Wenn Habecks Kabinettsvorlage demnächst durch den Bundestag geht, ist die jahrhundertelange Vogelprüfung beendet, dann kann man Windräder gesetzlich einfach hinstellen. Das stimmt mich zuversichtlich. Das Problem ist aber, dass du sie nicht bestellen kannst, weil sie nicht lieferbar sind. Du kannst keine Trafos bestellen, weil sie nicht lieferbar sind. Du kannst keine Solar-Monteure bestellen, weil die alle ausgebucht sind. Und die Wärmepumpe kriegst du auch nicht geliefert.

Das klingt etwas zugespitzt.

Ist es auch. Nach ein, zwei Jahren kommt das Zeug schon, aber mein Punkt ist: Es ist eben nicht mehr der fehlende politische Wille, es ist die fehlende Fähigkeit von Bürokratie und Wirtschaft, es auch zu tun. Wir stehen uns selber im Weg wegen gnadenloser Überregulierung und Mangel an Fachkräften. Wir haben also ein ganz anderes Problem, als die Protestierenden adressieren.

Was machen wir da als gesellschaftsengagierte Bürger?

Wenn man das voranbringen will, muss man jetzt in andere Positionen rein, als wir das gewöhnt sind. Wenn du etwas Gutes tun willst, gründe eine Firma, die Solaranlagen installiert und überzeuge viele deiner Kumpels, dass sie sich schnell zum Solarmonteur ausbilden lassen, damit die Dinger auf die Dächer kommen

Dieser Gedanke zukunftsorientierten Unternehmertums ist rhetorisch von FDP-Politikern besetzt, die damit Klima-Protest-Leute ausschimpfen.

Ja, das tut mir jetzt leid, dass die FDP auch mal was Richtiges sagt, aber wir brauchen einen Gründungsboom von Firmen, wir brauchen Leute, die in diese Branchen reingehen, um es zu machen. Was wir nicht brauchen, sind noch mehr Leute, die sich festkleben und diskutieren. Da haben wir genug.

Sie sind ein sozialökologischer Macher und wurden zweimal wiedergewählt. Daher muss die Frage lauten: Was machen Sie so, dass Sie Mehrheiten dauerhaft hinter sich behalten?

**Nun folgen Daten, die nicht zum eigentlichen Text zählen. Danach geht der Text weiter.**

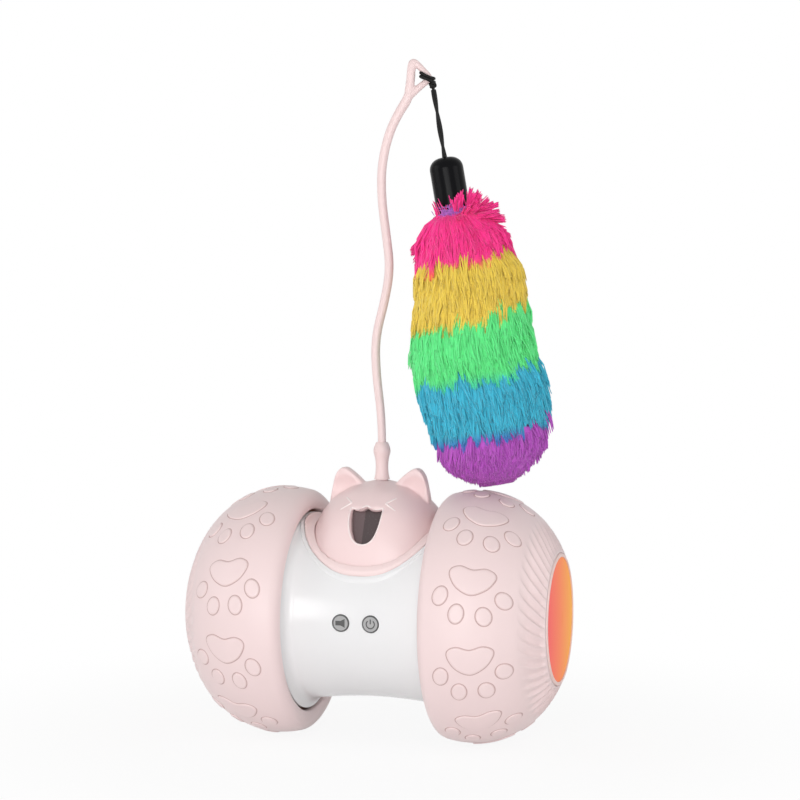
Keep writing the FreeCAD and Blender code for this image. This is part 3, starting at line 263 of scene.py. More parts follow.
def skin_of(material):
    return next(node for node in material.node_tree.nodes if node.type == "GROUP")


def place_along(nodes, links, axis, kind="Object"):
    """How far along an axis a point of the surface is."""
    place = nodes.new("ShaderNodeTexCoord")
    split = nodes.new("ShaderNodeSeparateXYZ")
    links.new(place.outputs[kind], split.inputs[0])
    return split.outputs[axis]


def ranged(nodes, links, value, low, high, start=0.0, end=1.0, way="LINEAR"):
    """A number that runs from start to end while a value runs from low to high."""
    run = nodes.new("ShaderNodeMapRange")
    run.interpolation_type = way
    for socket, number in (("From Min", low), ("From Max", high), ("To Min", start), ("To Max", end)):
        run.inputs[socket].default_value = number
    links.new(value, run.inputs["Value"])
    return run.outputs[0]


def between(nodes, links, share, first, second):
    """A colour between two, each a plain colour or what another node gives."""
    mix = nodes.new("ShaderNodeMix")
    mix.data_type = "RGBA"
    for socket, colour in (("A", first), ("B", second)):
        if isinstance(colour, tuple):
            mix.inputs[socket].default_value = (*colour, 1)
        else:
            links.new(colour, mix.inputs[socket])
    links.new(share, mix.inputs["Factor"])
    return mix.outputs["Result"]


def metal(name, colour, roughness):
    return moulded(name, colour, roughness, drift=0.06, grain=0.1, grain_size=900.0, Metallic=1.0)


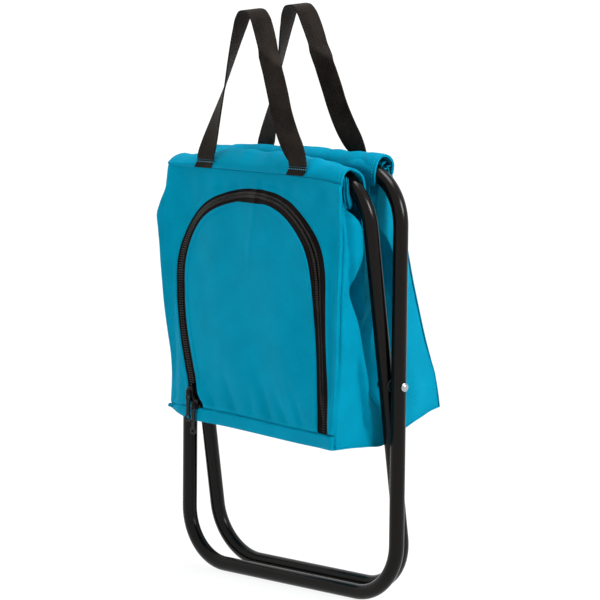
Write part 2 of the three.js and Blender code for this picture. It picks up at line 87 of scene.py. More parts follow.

Ich hab’ ja gesagt, dass in der Vergangenheit der Engpass der politische Wille war, das Richtige zu tun. Da ging es darum, zu überzeugen, zu sagen, das ist wichtig, das müssen wir machen, das rechnet sich wenigstens langfristig. Unsere riesigen Investitionen in Erneuerbare Energien waren lange Zeit fraglich wegen wirtschaftlicher Bedenken der Konservativen im Gemeinderat. Aber jetzt müssen wir Übergewinnsteuern zahlen, weil wir so viel Geld damit verdienen.

Ideal.

Boris Palmer, Jahrgang 1972, ist seit 2007 Oberbürgermeister der Stadt Tübingen. 2022 trat er als parteiloser Kandidat an, weil seine Mitgliedschaft bei den Grünen bis Ende 2023 ruht.

Ja, aber jetzt sind wir in der nächsten Engpassebene, und das ist die Schwierigkeit, den politischen Willen auch tatsächlich umzusetzen. Da sind wir im Bereich der Vorschriften und bürokratischen Hemmnisse. Wenn du da vorankommen willst, dann musst du als Oberbürgermeister bereit sein, die Verantwortung zu übernehmen für kontrollierten Gesetzesbruch.

Also doch Gesetzesbruch wie die Letzte Generation?

Nein, ich meine das nicht im Sinne von: gegen das Strafgesetzbuch verstoßen. Aber es gibt unfassbar viele Vorschriften, die nicht strafbewehrt sind. Wenn du nur Dienst nach Vorschrift machst, dann geht in Deutschland nichts mehr voran.

Was folgt daraus für unsere Zukunftsfähigkeit?

Frei nach Willy Brandt: Weniger Bürokratie wagen.